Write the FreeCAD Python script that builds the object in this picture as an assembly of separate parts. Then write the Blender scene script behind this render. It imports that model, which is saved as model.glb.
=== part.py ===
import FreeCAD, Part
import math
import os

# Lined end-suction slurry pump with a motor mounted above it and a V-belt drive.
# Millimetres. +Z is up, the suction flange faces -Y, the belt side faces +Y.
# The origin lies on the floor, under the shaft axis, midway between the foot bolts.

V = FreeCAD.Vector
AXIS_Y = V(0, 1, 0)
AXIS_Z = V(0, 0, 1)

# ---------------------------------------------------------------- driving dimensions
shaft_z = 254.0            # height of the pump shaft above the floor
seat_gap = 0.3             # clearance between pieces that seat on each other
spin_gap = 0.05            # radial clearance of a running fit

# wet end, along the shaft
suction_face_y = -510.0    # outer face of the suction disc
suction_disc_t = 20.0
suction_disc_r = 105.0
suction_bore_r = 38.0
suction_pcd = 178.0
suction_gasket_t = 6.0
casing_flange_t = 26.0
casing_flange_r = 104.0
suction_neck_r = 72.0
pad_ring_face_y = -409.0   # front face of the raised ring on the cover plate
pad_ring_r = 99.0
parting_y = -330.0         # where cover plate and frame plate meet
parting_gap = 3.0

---

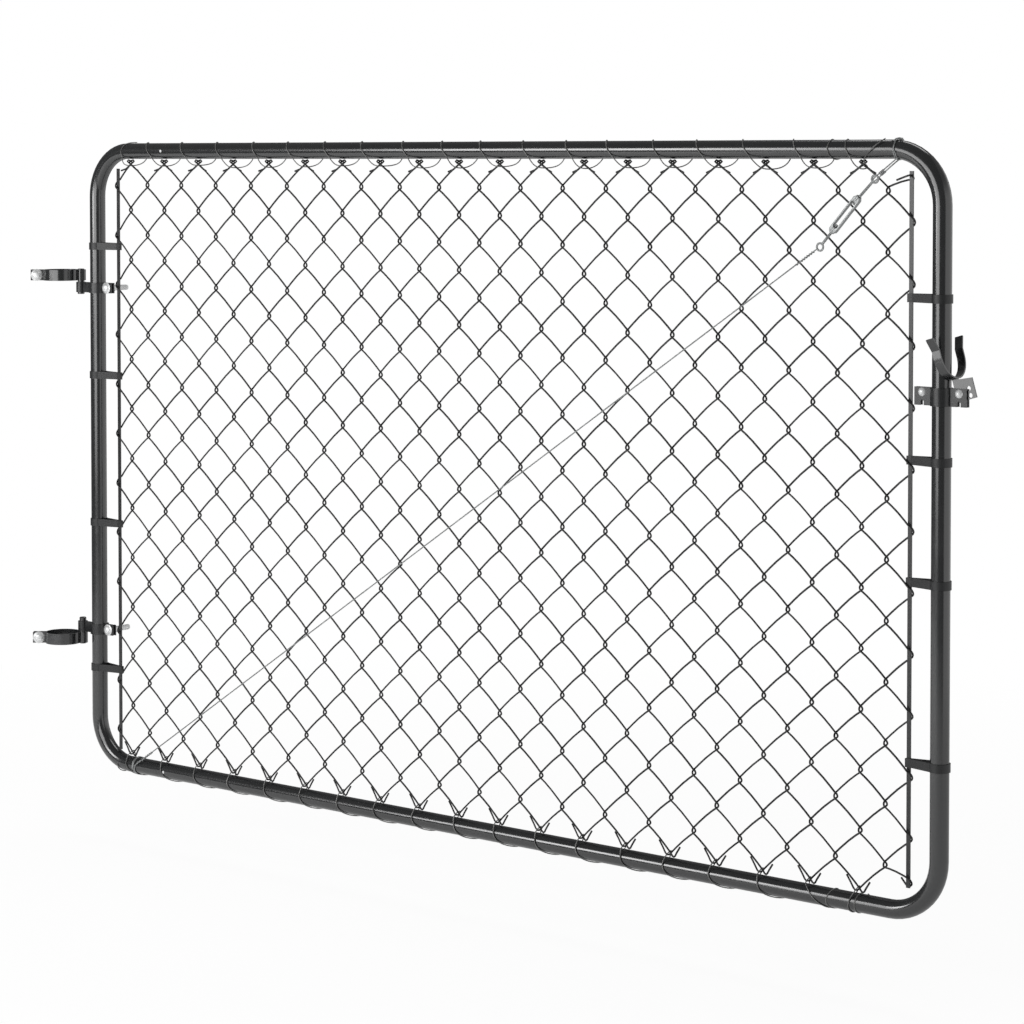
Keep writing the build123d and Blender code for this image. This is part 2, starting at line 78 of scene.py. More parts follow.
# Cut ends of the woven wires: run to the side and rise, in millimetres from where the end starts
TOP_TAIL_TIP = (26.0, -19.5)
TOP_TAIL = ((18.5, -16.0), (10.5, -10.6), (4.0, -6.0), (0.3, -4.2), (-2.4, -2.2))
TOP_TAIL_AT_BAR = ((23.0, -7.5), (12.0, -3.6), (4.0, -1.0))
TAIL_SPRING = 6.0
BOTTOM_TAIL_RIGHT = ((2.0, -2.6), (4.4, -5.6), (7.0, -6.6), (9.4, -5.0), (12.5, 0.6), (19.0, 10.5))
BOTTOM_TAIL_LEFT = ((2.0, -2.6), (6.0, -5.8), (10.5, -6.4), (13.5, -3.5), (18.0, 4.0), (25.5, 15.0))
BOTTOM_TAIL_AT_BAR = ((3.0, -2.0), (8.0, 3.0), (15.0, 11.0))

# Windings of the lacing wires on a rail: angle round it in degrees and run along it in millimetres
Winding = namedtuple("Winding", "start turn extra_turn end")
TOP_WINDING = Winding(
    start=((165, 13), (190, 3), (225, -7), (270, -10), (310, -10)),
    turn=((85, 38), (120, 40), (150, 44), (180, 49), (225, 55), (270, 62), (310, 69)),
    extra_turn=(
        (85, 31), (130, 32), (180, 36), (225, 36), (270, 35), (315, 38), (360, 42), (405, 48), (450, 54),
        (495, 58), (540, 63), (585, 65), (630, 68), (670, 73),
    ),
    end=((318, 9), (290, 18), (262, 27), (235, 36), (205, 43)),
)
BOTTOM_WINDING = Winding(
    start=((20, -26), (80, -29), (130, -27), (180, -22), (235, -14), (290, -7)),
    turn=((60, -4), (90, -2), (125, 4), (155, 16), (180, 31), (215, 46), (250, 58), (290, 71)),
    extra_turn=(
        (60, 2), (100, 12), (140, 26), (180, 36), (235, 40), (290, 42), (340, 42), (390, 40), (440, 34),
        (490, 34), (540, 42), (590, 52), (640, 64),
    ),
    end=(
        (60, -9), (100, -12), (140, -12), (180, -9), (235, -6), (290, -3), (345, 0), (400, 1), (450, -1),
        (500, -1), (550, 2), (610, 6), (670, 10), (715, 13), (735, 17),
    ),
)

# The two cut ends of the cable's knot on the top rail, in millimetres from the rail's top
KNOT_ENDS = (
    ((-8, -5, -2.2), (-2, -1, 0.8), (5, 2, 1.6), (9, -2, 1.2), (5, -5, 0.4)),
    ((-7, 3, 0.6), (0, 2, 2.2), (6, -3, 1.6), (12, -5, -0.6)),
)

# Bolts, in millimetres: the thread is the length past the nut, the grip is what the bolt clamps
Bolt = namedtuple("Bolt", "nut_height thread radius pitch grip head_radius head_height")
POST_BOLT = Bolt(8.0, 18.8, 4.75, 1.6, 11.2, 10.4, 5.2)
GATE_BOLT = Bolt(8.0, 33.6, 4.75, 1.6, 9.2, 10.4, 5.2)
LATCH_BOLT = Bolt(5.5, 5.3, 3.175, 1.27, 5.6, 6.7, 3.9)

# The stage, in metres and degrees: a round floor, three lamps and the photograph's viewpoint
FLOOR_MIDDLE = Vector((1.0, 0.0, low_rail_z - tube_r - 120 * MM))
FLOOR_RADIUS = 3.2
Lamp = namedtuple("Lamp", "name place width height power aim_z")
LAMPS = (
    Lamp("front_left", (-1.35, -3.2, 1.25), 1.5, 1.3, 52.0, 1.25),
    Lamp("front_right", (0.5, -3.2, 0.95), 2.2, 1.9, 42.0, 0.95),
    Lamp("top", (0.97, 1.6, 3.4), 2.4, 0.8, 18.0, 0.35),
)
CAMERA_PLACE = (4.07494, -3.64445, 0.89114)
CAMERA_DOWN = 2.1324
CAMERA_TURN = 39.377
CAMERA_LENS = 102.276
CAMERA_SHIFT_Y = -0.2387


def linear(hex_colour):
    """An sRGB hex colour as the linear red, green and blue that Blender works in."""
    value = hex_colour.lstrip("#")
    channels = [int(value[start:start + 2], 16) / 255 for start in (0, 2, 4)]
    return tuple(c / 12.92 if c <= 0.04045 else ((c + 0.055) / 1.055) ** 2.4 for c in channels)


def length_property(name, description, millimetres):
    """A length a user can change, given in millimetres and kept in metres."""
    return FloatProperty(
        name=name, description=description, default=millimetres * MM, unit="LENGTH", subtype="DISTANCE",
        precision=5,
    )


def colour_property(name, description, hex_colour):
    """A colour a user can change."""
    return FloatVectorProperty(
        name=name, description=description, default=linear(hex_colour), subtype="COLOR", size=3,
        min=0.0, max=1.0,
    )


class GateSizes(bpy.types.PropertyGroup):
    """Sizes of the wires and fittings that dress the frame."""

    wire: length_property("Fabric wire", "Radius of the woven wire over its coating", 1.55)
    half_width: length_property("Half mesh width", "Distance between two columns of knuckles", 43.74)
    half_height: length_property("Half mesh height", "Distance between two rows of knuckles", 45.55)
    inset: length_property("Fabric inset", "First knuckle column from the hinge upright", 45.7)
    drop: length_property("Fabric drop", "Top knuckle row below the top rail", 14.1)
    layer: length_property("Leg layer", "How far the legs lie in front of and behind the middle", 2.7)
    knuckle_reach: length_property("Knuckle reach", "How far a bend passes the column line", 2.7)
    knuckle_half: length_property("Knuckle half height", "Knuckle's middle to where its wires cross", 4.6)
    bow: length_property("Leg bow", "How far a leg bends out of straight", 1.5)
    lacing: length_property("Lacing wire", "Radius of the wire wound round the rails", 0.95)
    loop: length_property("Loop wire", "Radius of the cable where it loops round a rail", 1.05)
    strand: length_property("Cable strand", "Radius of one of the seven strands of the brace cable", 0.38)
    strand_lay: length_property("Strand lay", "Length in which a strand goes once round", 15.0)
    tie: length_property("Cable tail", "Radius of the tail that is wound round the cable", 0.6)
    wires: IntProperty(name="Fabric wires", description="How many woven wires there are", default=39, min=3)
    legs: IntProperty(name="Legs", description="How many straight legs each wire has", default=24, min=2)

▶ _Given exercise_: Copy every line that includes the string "FreeCAD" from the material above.

▶ _Task result_:
Write the FreeCAD Python script that builds the object in this picture as an assembly of separate parts. Then write the Blender scene script behind this render. It imports that model, which is saved as model.glb.
import FreeCAD, Part
V = FreeCAD.Vector